0615 GMT: Political Prisoner Watch. A group of students and alumni of Azad University of Tehran have released a statement objecting to Ali Malihi’s four-year prison sentence and his detention in solitary confinement, expressing concern over his physical and psychological state and well-being.

Malihi has been detained for seven months, spending about 40 days in solitary. He is one of the 17 political prisoners now on hunger strike.

0605 GMT: The Campaign Against Jannati. It is not just opposition clerics and politicians who are pressing Ayatollah Jannati, the head of the Guardian Council, after his recent claim of $1 billion given to the Green "leaders" and another $50 billion promised by the US and Saudi Arabia for regime change. Conservative member of Parliament Nayyereh Akhavan has also declared that Jannati should show the documents proving his allegation.

0545 GMT: Mousavi and the Hunger Strike. Mir Hossein Mousavi has praised the resistance of 17 political prisoners on hunger strike in Evin Prison, while asking them to end it:
All seekers of freedom and righteousness have heard your message and have witnessed your resistance for your humanitarian and legitimate demands.

Now that that your message and your families’ struggle has spread across the globe and within the country, the nation is concerned about your health as Green assets for the country. We urge you to end your hunger strike and call on prison officials to respect the rights of all prisoners based on the flawed rule and regulations that exist and not to allow for the country’s reputation to be further tarnished in the eyes of the world’s nations.

The 17 strikers include Bahman Ahmadi Amooei (journalist), Hossein Nourinejad (journalist and member of Islamic Iran Participation Front), Abdollah Momeni (student activist and spokesperson for the Office for Fostering Unity), Ali Parviz (student activist), Hamidreza Mohammadi (political activist), Jafar Aghdami (civil activist), Babak Bordbar (photojournalist), Ebrahim (Nader) Babaei (civil activist and wounded veteran of the Iran-Iraq war), Kouhyar Goudarzi (human rights activist and weblog writer), Keyvan Samimi (journalist), and Mohammad Hossein Sohrabi Rad.

0535 GMT: International Front.
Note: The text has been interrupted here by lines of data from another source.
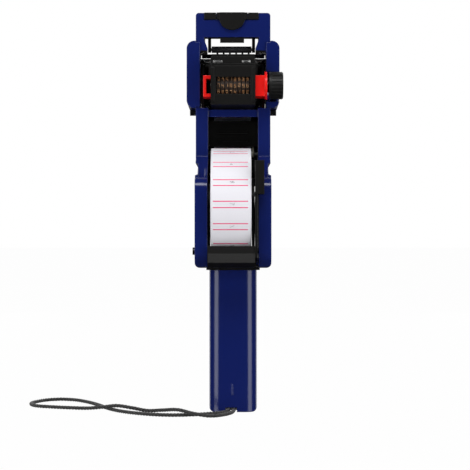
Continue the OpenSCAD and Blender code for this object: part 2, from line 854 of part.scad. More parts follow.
// The cord's route over the surface: out on one strand, round the loop, and back on the other.
lanyard_route = [
    [-2.2, -9.2, 1.2], [-2.3, -13.5, 1.1], [-3.8, -18.5, 1], [-7.4, -23, 1], [-13.6, -27, 1], [-21, -30, 1],
    [-29, -31.5, 1], [-37, -30.5, 1], [-45, -27, 1], [-53, -21.5, 1], [-60, -14, 1], [-66, -4, 1],
    [-72, 9, 1], [-79, 21, 1], [-87, 30, 1], [-96, 33, 1], [-104, 28, 1], [-108.5, 16, 1],
    [-105, 5.5, 1], [-96, 0.5, 1], [-86, -3, 1], [-76, -6.5, 1.2], [-68, -10, 2.2], [-60, -12.8, 3.3],
    [-52, -14.5, 2.4], [-44, -17, 1.3], [-36, -22, 2.2], [-28, -29, 3.3], [-20, -34.5, 2.2],
    [-11.8, -35, 1.1], [-5.4, -30.4, 1], [-1, -22.4, 1], [0.4, -14, 1.1], [0.3, -9.2, 1.2]
];

function blend(p, q, r, s, t) = 0.5 * (2 * q + (r - p) * t + (2 * p - 5 * q + 4 * r - s) * t * t
    + (3 * q - p - 3 * r + s) * t * t * t);
function near(list, i) = list[max(0, min(len(list) - 1, i))];
function smooth(list, steps) = [
    for (i = [0 : len(list) - 2], k = [0 : steps - 1])
        blend(near(list, i - 1), list[i], list[i + 1], near(list, i + 2), k / steps),
    list[len(list) - 1]
];

// A tube of sides corners swept along points.
module tube(points, r, sides) {
    n = len(points);
    function way(i) = let (d = near(points, i + 1) - near(points, i - 1)) d / norm(d);
    function flat(v) = v / norm(v);
    ups = [for (i = [0 : n - 1]) let (w = way(i), ref = abs(w[2]) > 0.9 ? [0, 1, 0] : [0, 0, 1])
        flat(ref - w * (w * ref))];
    rings = [for (i = [0 : n - 1]) let (w = way(i), u = ups[i], v = cross(w, u))
        for (k = [0 : sides - 1]) points[i] + r * (cos(360 * k / sides) * u + sin(360 * k / sides) * v)];
    walls = [for (i = [0 : n - 2], k = [0 : sides - 1])
        let (a = i * sides, b = a + sides, j = (k + 1) % sides)
        each [[a + k, b + k, b + j], [a + k, b + j, a + j]]];
    ends = [[for (k = [0 : sides - 1]) k], [for (k = [sides - 1 : -1 : 0]) (n - 1) * sides + k]];
    polyhedron(points = rings, faces = concat(walls, ends), convexity = 6);
}

module lanyard() {
    color([0.05, 0.05, 0.05]) tube(smooth(lanyard_route, 2), cord_d / 2, 8);
}

main_frame();
head_cover(-1, false);  // head_cover_left
head_cover(1, true);  // head_cover_right
nose_cap();
cover_latch();
latch_striker();
label_guide();
platen();
platen_pad();
peel_bar();
feed_axle();
feed_pawl();
pawl_pin();
pivot_pin(-1);  // pivot_pin_left
pivot_pin(1);  // pivot_pin_right
holder_pin();
cover_pin();
lanyard_post();
cover_screws();
label_strip();
trigger();
trigger_spring();
head_housing();
head_cap();
head_side(-1);  // head_side_left
head_side(1);  // head_side_right
clip_left();
clip_right();
band_sprockets();
type_wheels();
type_axle();
for (i = [1 : band_count]) band(i);
selector_collar();
selector_shaft();
selector_knob();
ink_arms();
ink_core();
ink_roller();
roll_holder();
holder_tab();
roll_hub();
label_roll();
roll_core();
feed_wheel();
ratchet_wheel();
base_cover();
pressure_plate();
applicator_axle();
applicator_roller();
lanyard();
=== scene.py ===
import json
import math

import bmesh
import bpy
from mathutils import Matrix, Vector


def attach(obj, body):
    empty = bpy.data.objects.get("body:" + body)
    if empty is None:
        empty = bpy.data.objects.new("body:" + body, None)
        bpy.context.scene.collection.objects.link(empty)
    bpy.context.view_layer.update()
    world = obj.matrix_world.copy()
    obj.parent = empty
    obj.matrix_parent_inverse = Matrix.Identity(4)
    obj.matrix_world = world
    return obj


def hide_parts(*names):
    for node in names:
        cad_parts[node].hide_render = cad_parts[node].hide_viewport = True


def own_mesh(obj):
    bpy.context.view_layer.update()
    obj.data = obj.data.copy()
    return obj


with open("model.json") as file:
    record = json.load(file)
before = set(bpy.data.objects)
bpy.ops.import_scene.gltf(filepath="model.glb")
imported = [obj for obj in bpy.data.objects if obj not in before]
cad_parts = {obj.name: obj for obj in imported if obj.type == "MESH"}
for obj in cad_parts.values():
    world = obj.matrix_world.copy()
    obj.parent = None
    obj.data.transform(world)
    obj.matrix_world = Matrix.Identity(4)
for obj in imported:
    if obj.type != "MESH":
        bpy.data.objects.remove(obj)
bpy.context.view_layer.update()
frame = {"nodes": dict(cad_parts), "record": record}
nodes = frame["nodes"]
MM = 0.001
BACKDROP = 1.0     # brightness of the white surroundings as the camera sees them
AMBIENT = 0.05     # the same surroundings as light on the object
ROLL = (-9, 106)   # the label roll's axis (y, z), in millimetres

# ---- camera ----

# no film curve: the picture keeps the colours as lit
bpy.context.scene.view_settings.view_transform = "Standard"

cam_data = bpy.data.cameras.new("view")
cam_data.sensor_width = 36
cam_data.lens = 101.87
cam_data.clip_start = 0.01
cam = bpy.data.objects.new("view", cam_data)
cam.location = (0.001, -0.7, 0.0915)
cam.rotation_euler = (math.radians(90), 0, 0)
bpy.context.scene.collection.objects.link(cam)
bpy.context.scene.camera = cam


# ---- mesh helpers ----

def piece(name, verts, faces, body, material, smooth=True):
    """A mesh object from points in millimetres, riding on a body."""
    mesh = bpy.data.meshes.new(name)
    mesh.from_pydata([tuple(c * MM for c in v) for v in verts], [], faces)
    bm = bmesh.new()
    bm.from_mesh(mesh)
    bmesh.ops.recalc_face_normals(bm, faces=bm.faces)
    bm.to_mesh(mesh)
    bm.free()
    obj = bpy.data.objects.new(name, mesh)
    bpy.context.scene.collection.objects.link(obj)
    if smooth:
        mesh.shade_smooth()
    mesh.materials.append(material)
    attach(obj, body)
    return obj


def tube_faces(rows, sides, closed=False):
    """Faces between rows of points, sides to a row; closed joins the last row to the first."""
    return [(i * sides + k, i * sides + (k + 1) % sides,
             (i + 1) % rows * sides + (k + 1) % sides, (i + 1) % rows * sides + k)
            for i in range(rows if closed else rows - 1) for k in range(sides)]


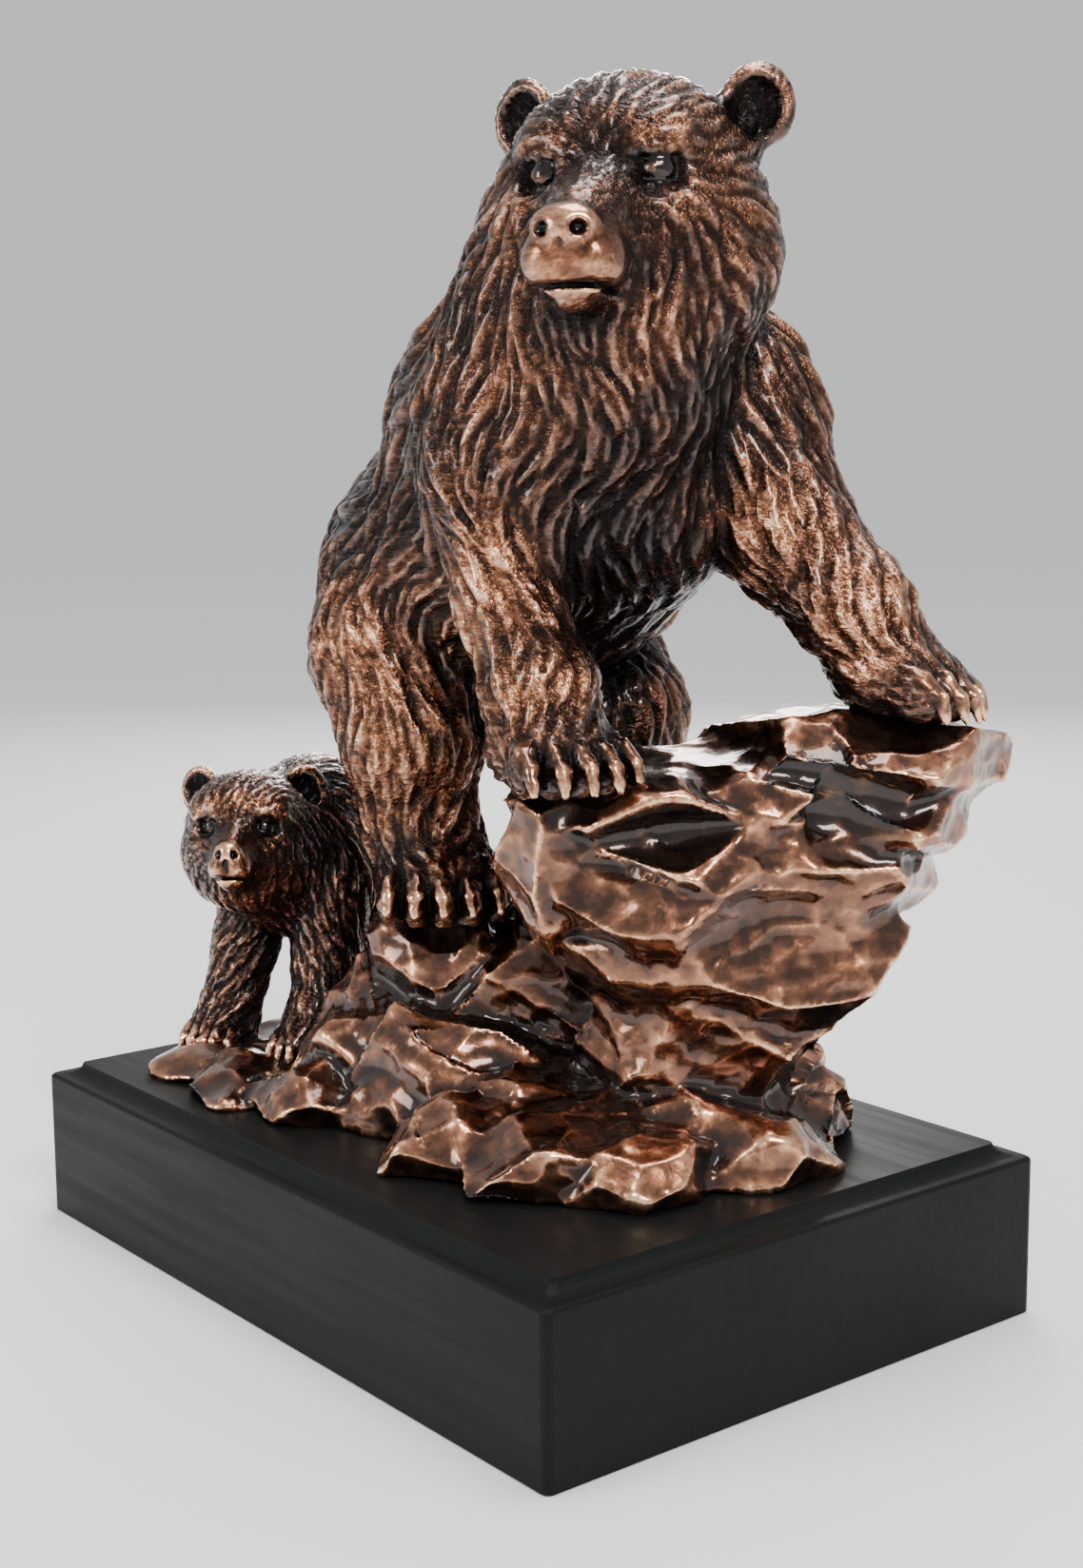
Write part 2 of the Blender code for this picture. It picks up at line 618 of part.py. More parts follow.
def casting(collection):
    """The bears and the rock, cast as one."""
    mesh = sculpted("bear_casting", (rock, mother, cub), 1)
    obj = put(mesh, collection)
    thin = obj.modifiers.new("fewer faces", "DECIMATE")
    thin.ratio = CASTING_TRIANGLES / (2.0 * len(mesh.polygons))
    thin.vertex_group = spared_faces(obj).name
    thin.vertex_group_factor = FACE_CARE
    mesh.materials.append(material("rubbed_copper", (0.20, 0.085, 0.045), 0.28, 1.0))
    mesh.shade_smooth()
    return obj


def plinth(collection):
    """A block whose top edge is moulded, in steps that follow a quarter circle and a cove."""
    side_height = PLINTH_HEIGHT - COVE_RISE - ARRIS_RADIUS
    bm = bmesh.new()
    bmesh.ops.create_cube(bm, size=1.0)
    bmesh.ops.scale(bm, verts=bm.verts, vec=(PLINTH_LENGTH, PLINTH_WIDTH, side_height))
    bmesh.ops.translate(bm, verts=bm.verts, vec=(0, 0, side_height / 2))
    uprights = [e for e in bm.edges if abs(e.verts[0].co.z - e.verts[1].co.z) > side_height / 2]
    bmesh.ops.bevel(bm, geom=uprights, offset=CORNER_RADIUS, segments=3, profile=0.5, affect="EDGES")
    top = max(bm.faces, key=lambda f: f.calc_center_median().z)
    outline = [(0.0, 0.0)]
    for i in range(1, CURVE_STEPS + 1):
        turn = math.pi / 2 * i / CURVE_STEPS
        outline.append((ARRIS_RADIUS * (1 - math.cos(turn)), ARRIS_RADIUS * math.sin(turn)))
    for i in range(1, CURVE_STEPS + 1):
        turn = math.pi / 2 * i / CURVE_STEPS
        rise = COVE_RISE * (1 - math.cos(turn))
        outline.append((ARRIS_RADIUS + COVE_REACH * math.sin(turn), ARRIS_RADIUS + rise))
    for (x0, z0), (x1, z1) in zip(outline, outline[1:]):
        raised = bmesh.ops.extrude_face_region(bm, geom=[top])["geom"]
        bmesh.ops.delete(bm, geom=[top], context="FACES_ONLY")
        top = next(f for f in raised if isinstance(f, bmesh.types.BMFace))
        narrower = [(size - 2 * x1) / (size - 2 * x0) for size in (PLINTH_LENGTH, PLINTH_WIDTH)]
        bmesh.ops.scale(bm, verts=top.verts, vec=(*narrower, 1.0))
        bmesh.ops.translate(bm, verts=top.verts, vec=(0, 0, z1 - z0))
    bmesh.ops.recalc_face_normals(bm, faces=bm.faces)
    mesh = bpy.data.meshes.new("plinth")
    bm.to_mesh(mesh)
    bm.free()
    mesh.materials.append(material("black_lacquer", (0.012, 0.012, 0.013), 0.35, 0.0))
    return put(mesh, collection)


def material(name, colour, roughness, metallic):
    """A plain material for one sub-part."""
    made = bpy.data.materials.new(name)
    made.use_nodes = True
    shader = made.node_tree.nodes["Principled BSDF"]
    shader.inputs["Base Color"].default_value = (*colour, 1.0)
    shader.inputs["Roughness"].default_value = roughness
    shader.inputs["Metallic"].default_value = metallic
    return made


def main():
    """Clears the scene and builds the statue."""
    for obj in list(bpy.data.objects):
        bpy.data.objects.remove(obj)
    statue = bpy.data.collections.new("bear_statue")
    bpy.context.scene.collection.children.link(statue)
    plinth(statue)
    casting(statue)


main()
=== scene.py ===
"""The looks of the bear statue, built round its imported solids.

The mother bear, her cub and the rock are modelled again with a fine coat of hair and worn
facets, and take the place of the casting's plain solid. The plinth keeps its solid.
"""

import math
import random

import bpy
import numpy as np
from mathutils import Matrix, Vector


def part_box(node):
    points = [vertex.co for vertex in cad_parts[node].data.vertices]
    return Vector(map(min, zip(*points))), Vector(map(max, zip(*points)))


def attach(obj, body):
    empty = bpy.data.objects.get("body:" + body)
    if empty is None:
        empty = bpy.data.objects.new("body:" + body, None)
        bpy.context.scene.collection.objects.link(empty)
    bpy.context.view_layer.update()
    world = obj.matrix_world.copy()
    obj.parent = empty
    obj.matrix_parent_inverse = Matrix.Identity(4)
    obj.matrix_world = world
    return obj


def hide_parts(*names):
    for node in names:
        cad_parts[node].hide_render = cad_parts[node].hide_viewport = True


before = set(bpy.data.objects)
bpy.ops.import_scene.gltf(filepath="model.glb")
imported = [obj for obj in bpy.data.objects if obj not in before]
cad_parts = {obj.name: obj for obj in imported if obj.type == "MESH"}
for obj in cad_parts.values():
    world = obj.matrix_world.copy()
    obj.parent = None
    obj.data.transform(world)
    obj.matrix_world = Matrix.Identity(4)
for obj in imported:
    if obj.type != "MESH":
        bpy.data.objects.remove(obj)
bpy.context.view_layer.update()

import openvdb
from mathutils import Matrix
from mathutils.kdtree import KDTree

# The casting is laid out in units above the plinth's top, of which its height has this many
HEIGHT_IN_UNITS = 290.8
CASTING_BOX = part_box("bear_casting")
SEAT = CASTING_BOX[0][2]
UNIT = (CASTING_BOX[1][2] - SEAT) / HEIGHT_IN_UNITS

# How far out distances are kept in the clay, and how far round a shape they are changed, in units
FAR = 26.0
REACH = 6.5

DOWN = (0.0, 0.0, -1.0)
UP = (0.0, 0.0, 1.0)


def unit(v):
    """The vector, one long."""
    v = np.asarray(v, float)
    return v / np.linalg.norm(v)


def axes_of(forward, up):
    """Rows that point forward, to the left and up."""
    f = unit(forward)
    left = unit(np.cross(up, f))
    return np.array([f, left, np.cross(f, left)])


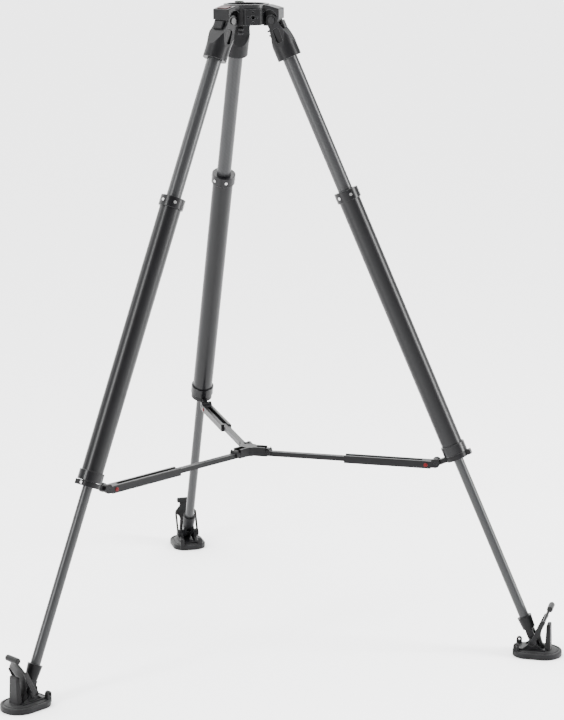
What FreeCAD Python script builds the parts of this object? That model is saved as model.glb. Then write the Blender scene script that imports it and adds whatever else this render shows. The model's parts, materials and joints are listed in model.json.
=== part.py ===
import FreeCAD, Part
import math
import os
from FreeCAD import Vector

# A three-legged video tripod, standing. Millimetres and degrees, +Z up.
# The origin is the centre of the bowl's rim, and the rear leg points along +Y.

# Stance
LEG_AZIMUTHS = {"left": 210.0, "right": 330.0, "rear": 90.0}
LEG_TILT = 23.6            # each leg from the vertical
PIVOT_OFFSET = 17.5        # leg hinge axis outside the bowl's wall
PIVOT_DEPTH = 30.5         # leg hinge axis below the bowl's rim

# Clearances
RUNNING_GAP = 0.05         # radial, a shaft in its bore or a tube in its guide
SLIDING_GAP = 0.3          # between the flat faces of moving pieces
SWING_GAP = 0.6            # between a swinging piece and the casting round it

# Crown
BOWL_RADIUS = 37.5
BOWL_LAND = 4.0            # straight wall at the bowl's mouth
RIM_WIDTH = 7.0
RIM_HEIGHT = 6.0
BOWL_HOLE_RADIUS = 22.0
CROWN_HEIGHT = 39.0
SHOULDER_WIDTH = 43.0
SHOULDER_OVERHANG = 15.0   # shoulder's outer face beyond the hinge axis
SHOULDER_DROP = 2.0        # shoulder's flat top below the rim
SHOULDER_FLAT_END = 7.0    # where its top starts to slope, inside the hinge axis
SHOULDER_SLOPE_END = 8.0   # depth of the outer edge below the rim
SHOULDER_BOTTOM = 28.0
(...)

Presidents Hamid Karzai of Afghanistan and Emomali Rahman of Tajikistan were in Tehran on Thursday at the opening of the “Fourth Meeting of Persian-Speaking Countries”, and meet with high-ranking Iranian officials, including the Supreme Leader and President Mahmoud Ahmadinejad.

There were few substantive details in Fars News, which said Karzai and Rahman supported peaceful nuclear energy and agreements were signed to combat terrorism and fight drug trafficking. However, Karzai's visit comes as the US is escalating its effort in Afghanistan and may be looking for Iranian co-operation.

0525 GMT: Political Prisoner Watch. Green Voice of Freedom claims that authorities are putting pressure on political prisoners by "exiling" them to prisons distant from their hometowns, thus hindering the ability of families to visit them.

Student activist Atafeh Nabavi, who was detained in the mass protest of 15 June 2009 and is serving a four-year sentence, has written an open letter to the 17 hunger strikers in Evin Prison:
I know that when you began your action, you knew that any protest in this country will have disproportionate costs. I honor your stance and your weakened existence, and I wish that you get what you deserve in this unfair battle.

0515 GMT: After a break last night, we start by noting yesterday's attack, possibly by Basij militia members, on opposition figure Mehdi Karroubi.

Karroubi was attending a funeral at Nour Mosque in Tehran when it was surrounded by individuals, allegedly armed, who threw eggs at the cleric when he left. His bodyguards tried to scatter the assailants by shooting into the air.

The news was first reported by Fars but was later confirmed by Karroubi's Taghi.

Mehdi Karroubi has been attacked by pro-government groups several times since the 2009 election, most recently in June when he was visiting Grand Ayatollah Sane'i, another critic of the Government. He was uninjured in yesterday's incident.